• **Exercise prompt**: Restate every line of the material, word for word.

>> begin Data provided

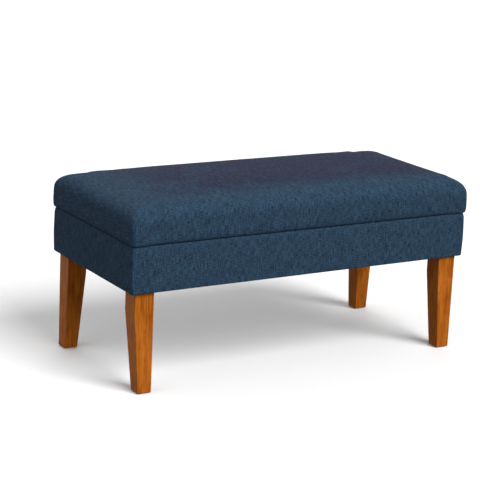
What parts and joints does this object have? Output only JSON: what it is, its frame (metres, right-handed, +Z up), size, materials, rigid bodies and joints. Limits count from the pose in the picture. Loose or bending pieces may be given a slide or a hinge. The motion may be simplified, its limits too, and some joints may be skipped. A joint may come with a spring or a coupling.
{
  "type": "storage bench",
  "caption": "Long upholstered storage bench: padded lid hinged at the rear, cloth-covered box with a lined cavity, tapered square wooden legs.",
  "frame": {"origin": "on the floor, under the middle of the bench", "axes": "+X along the bench to its right end as seen from the front, -Y the front, +Z up"},
  "size_m": [1.03, 0.471, 0.4987],
  "materials": {
    "upholstery_cloth": "matte heathered navy plain weave",
    "batting": "soft white polyester wadding",
    "foam": "open-cell polyurethane foam",
    "lining": "black spun-bonded non-woven",
    "dust_cloth": "black spun-bonded non-woven",
    "plywood": "bare plywood",
    "stained_wood": "satin honey-walnut stain on rubberwood",
    "hinge_steel": "zinc-plated, satin",
    "screw_steel": "zinc-plated",
    "staple_wire": "galvanised wire",
    "sleeve_spring": "spring steel",
    "bumper_rubber": "soft black rubber",
    "glide_plastic": "brown nylon"
  },
  "bodies": {
    "base": {"front_panel": "plywood", "back_panel": "plywood", "left_panel": "plywood", "right_panel": "plywood", "floor_panel": "plywood", "wall_screws": "screw_steel", "floor_screws": "screw_steel", "base_batting": "batting", "base_cover": "upholstery_cloth", "wall_lining": "lining", "floor_lining": "lining", "dust_cover": "dust_cloth", "dust_cover_staples": "staple_wire", "leg_front_left": "stained_wood", "leg_front_right": "stained_wood", "leg_rear_left": "stained_wood", "leg_rear_right": "stained_wood", "leg_bolts": "screw_steel", "leg_tee_nuts": "screw_steel", "foot_glides": "glide_plastic", "lid_bumpers": "bumper_rubber", "hinge_left_base_leaf": "hinge_steel", "hinge_centre_base_leaf": "hinge_steel", "hinge_right_base_leaf": "hinge_steel", "hinge_left_pin": "hinge_steel", "hinge_centre_pin": "hinge_steel", "hinge_right_pin": "hinge_steel", "hinge_base_screws": "screw_steel"},
    "lid": {"lid_board": "plywood", "lid_foam": "foam", "lid_batting": "batting", "lid_cover": "upholstery_cloth", "lid_lining": "lining", "lid_staples": "staple_wire", "hinge_left_lid_leaf": "hinge_steel", "hinge_centre_lid_leaf": "hinge_steel", "hinge_right_lid_leaf": "hinge_steel", "hinge_friction_sleeves": "sleeve_spring", "hinge_lid_screws": "screw_steel"}
  },
  "joints": [
    {"name": "lid_hinge", "type": "hinge", "parent": "base", "child": "lid", "pos_m": [0, 0.232, 0.3865], "axis": [-1, 0, 0], "range_deg": [0, 90]}
  ]
}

>> end Data provided

• **Response**:
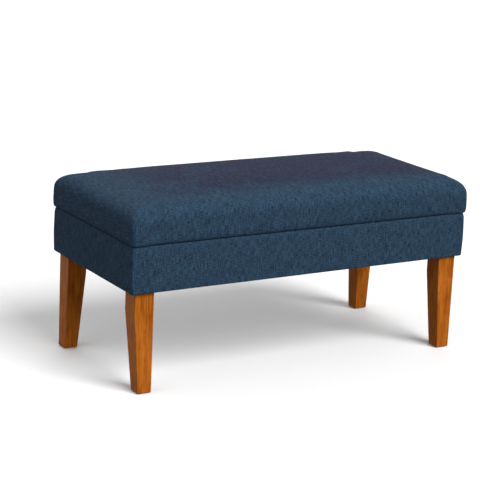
What parts and joints does this object have? Output only JSON: what it is, its frame (metres, right-handed, +Z up), size, materials, rigid bodies and joints. Limits count from the pose in the picture. Loose or bending pieces may be given a slide or a hinge. The motion may be simplified, its limits too, and some joints may be skipped. A joint may come with a spring or a coupling.
{
  "type": "storage bench",
  "caption": "Long upholstered storage bench: padded lid hinged at the rear, cloth-covered box with a lined cavity, tapered square wooden legs.",
  "frame": {"origin": "on the floor, under the middle of the bench", "axes": "+X along the bench to its right end as seen from the front, -Y the front, +Z up"},
  "size_m": [1.03, 0.471, 0.4987],
  "materials": {
    "upholstery_cloth": "matte heathered navy plain weave",
    "batting": "soft white polyester wadding",
    "foam": "open-cell polyurethane foam",
    "lining": "black spun-bonded non-woven",
    "dust_cloth": "black spun-bonded non-woven",
    "plywood": "bare plywood",
    "stained_wood": "satin honey-walnut stain on rubberwood",
    "hinge_steel": "zinc-plated, satin",
    "screw_steel": "zinc-plated",
    "staple_wire": "galvanised wire",
    "sleeve_spring": "spring steel",
    "bumper_rubber": "soft black rubber",
    "glide_plastic": "brown nylon"
  },
  "bodies": {
    "base": {"front_panel": "plywood", "back_panel": "plywood", "left_panel": "plywood", "right_panel": "plywood", "floor_panel": "plywood", "wall_screws": "screw_steel", "floor_screws": "screw_steel", "base_batting": "batting", "base_cover": "upholstery_cloth", "wall_lining": "lining", "floor_lining": "lining", "dust_cover": "dust_cloth", "dust_cover_staples": "staple_wire", "leg_front_left": "stained_wood", "leg_front_right": "stained_wood", "leg_rear_left": "stained_wood", "leg_rear_right": "stained_wood", "leg_bolts": "screw_steel", "leg_tee_nuts": "screw_steel", "foot_glides": "glide_plastic", "lid_bumpers": "bumper_rubber", "hinge_left_base_leaf": "hinge_steel", "hinge_centre_base_leaf": "hinge_steel", "hinge_right_base_leaf": "hinge_steel", "hinge_left_pin": "hinge_steel", "hinge_centre_pin": "hinge_steel", "hinge_right_pin": "hinge_steel", "hinge_base_screws": "screw_steel"},
    "lid": {"lid_board": "plywood", "lid_foam": "foam", "lid_batting": "batting", "lid_cover": "upholstery_cloth", "lid_lining": "lining", "lid_staples": "staple_wire", "hinge_left_lid_leaf": "hinge_steel", "hinge_centre_lid_leaf": "hinge_steel", "hinge_right_lid_leaf": "hinge_steel", "hinge_friction_sleeves": "sleeve_spring", "hinge_lid_screws": "screw_steel"}
  },
  "joints": [
    {"name": "lid_hinge", "type": "hinge", "parent": "base", "child": "lid", "pos_m": [0, 0.232, 0.3865], "axis": [-1, 0, 0], "range_deg": [0, 90]}
  ]
}